Data items
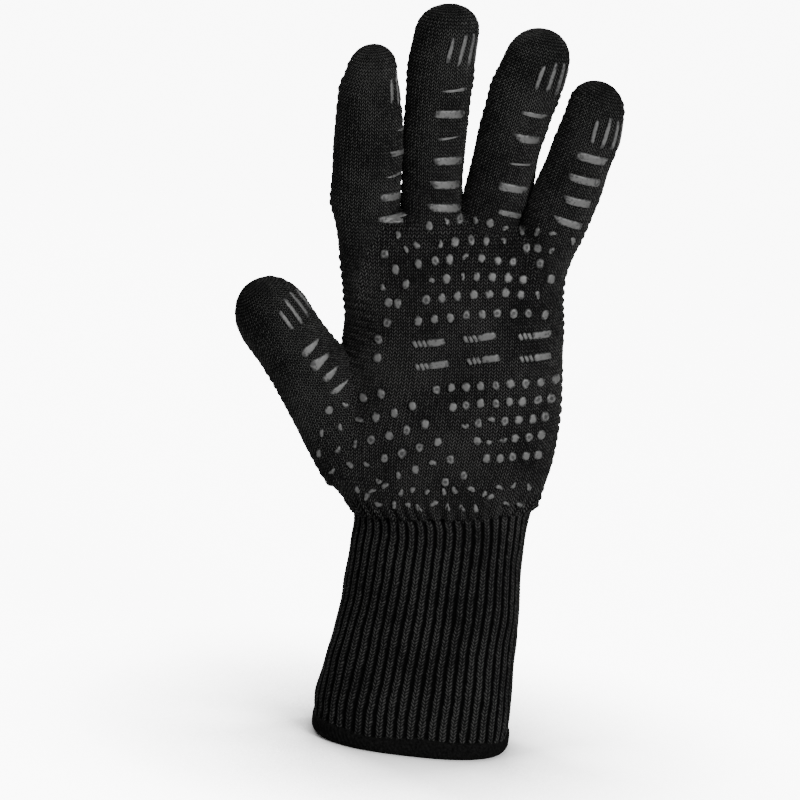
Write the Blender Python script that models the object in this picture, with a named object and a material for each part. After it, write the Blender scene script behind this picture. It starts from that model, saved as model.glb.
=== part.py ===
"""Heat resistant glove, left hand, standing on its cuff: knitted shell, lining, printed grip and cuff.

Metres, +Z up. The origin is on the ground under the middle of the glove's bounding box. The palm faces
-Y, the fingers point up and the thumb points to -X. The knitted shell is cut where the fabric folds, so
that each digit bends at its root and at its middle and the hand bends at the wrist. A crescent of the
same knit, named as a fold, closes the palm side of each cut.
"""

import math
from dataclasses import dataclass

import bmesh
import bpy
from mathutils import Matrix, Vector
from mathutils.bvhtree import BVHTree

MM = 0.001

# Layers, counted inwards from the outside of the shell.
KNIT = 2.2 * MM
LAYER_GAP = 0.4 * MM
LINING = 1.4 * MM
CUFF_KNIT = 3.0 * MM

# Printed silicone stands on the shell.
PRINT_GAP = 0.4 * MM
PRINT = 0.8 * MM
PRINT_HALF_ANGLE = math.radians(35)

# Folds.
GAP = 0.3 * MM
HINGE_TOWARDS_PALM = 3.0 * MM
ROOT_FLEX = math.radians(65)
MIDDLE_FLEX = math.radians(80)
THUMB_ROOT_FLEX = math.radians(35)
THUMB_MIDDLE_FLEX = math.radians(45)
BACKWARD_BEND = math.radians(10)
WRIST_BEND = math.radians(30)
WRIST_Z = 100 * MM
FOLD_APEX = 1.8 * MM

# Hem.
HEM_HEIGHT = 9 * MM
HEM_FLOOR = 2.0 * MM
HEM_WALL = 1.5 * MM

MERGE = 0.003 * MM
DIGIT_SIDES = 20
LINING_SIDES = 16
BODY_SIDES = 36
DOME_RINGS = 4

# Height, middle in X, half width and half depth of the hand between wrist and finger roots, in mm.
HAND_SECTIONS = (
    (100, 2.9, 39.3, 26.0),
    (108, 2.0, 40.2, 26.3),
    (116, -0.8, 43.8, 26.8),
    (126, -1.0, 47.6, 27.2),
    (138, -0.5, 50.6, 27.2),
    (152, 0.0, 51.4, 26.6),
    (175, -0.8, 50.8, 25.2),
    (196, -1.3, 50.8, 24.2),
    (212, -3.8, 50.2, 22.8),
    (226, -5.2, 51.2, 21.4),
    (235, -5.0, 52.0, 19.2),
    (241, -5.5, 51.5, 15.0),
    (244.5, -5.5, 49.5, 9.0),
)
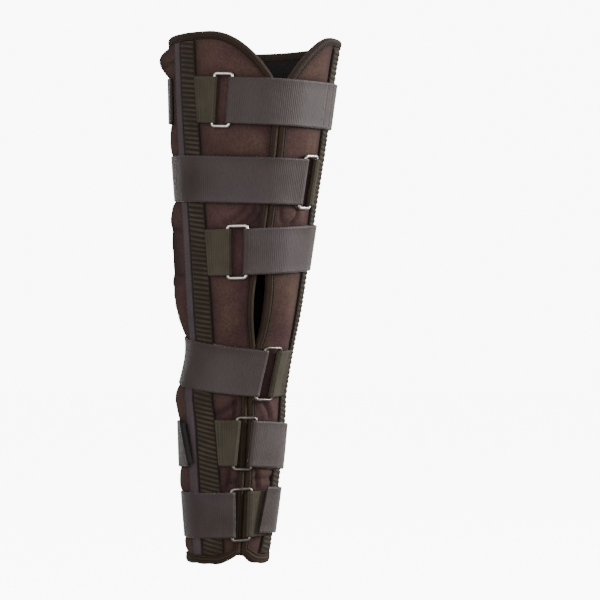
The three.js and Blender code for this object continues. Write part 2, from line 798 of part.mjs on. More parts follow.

■ Given request ■
Starting at the first line of the records above, please copy each line exactly until you reach the line containing "PRINT_HALF_ANGLE = math.radians(35)". Include that line and stop there.

■ Expected answer ■
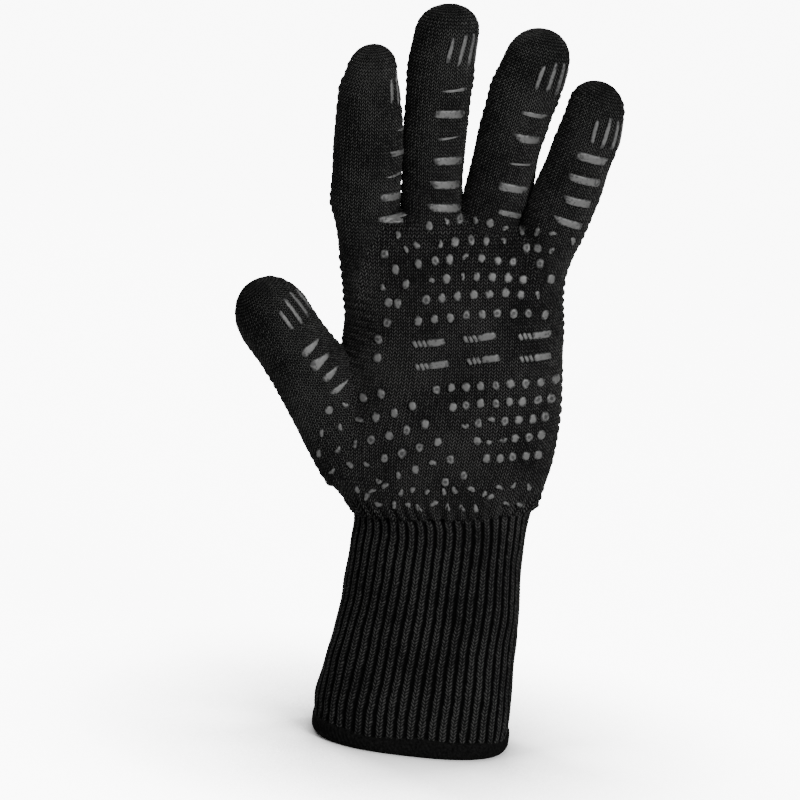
Write the Blender Python script that models the object in this picture, with a named object and a material for each part. After it, write the Blender scene script behind this picture. It starts from that model, saved as model.glb.
=== part.py ===
"""Heat resistant glove, left hand, standing on its cuff: knitted shell, lining, printed grip and cuff.

Metres, +Z up. The origin is on the ground under the middle of the glove's bounding box. The palm faces
-Y, the fingers point up and the thumb points to -X. The knitted shell is cut where the fabric folds, so
that each digit bends at its root and at its middle and the hand bends at the wrist. A crescent of the
same knit, named as a fold, closes the palm side of each cut.
"""

import math
from dataclasses import dataclass

import bmesh
import bpy
from mathutils import Matrix, Vector
from mathutils.bvhtree import BVHTree

MM = 0.001

# Layers, counted inwards from the outside of the shell.
KNIT = 2.2 * MM
LAYER_GAP = 0.4 * MM
LINING = 1.4 * MM
CUFF_KNIT = 3.0 * MM

# Printed silicone stands on the shell.
PRINT_GAP = 0.4 * MM
PRINT = 0.8 * MM
PRINT_HALF_ANGLE = math.radians(35)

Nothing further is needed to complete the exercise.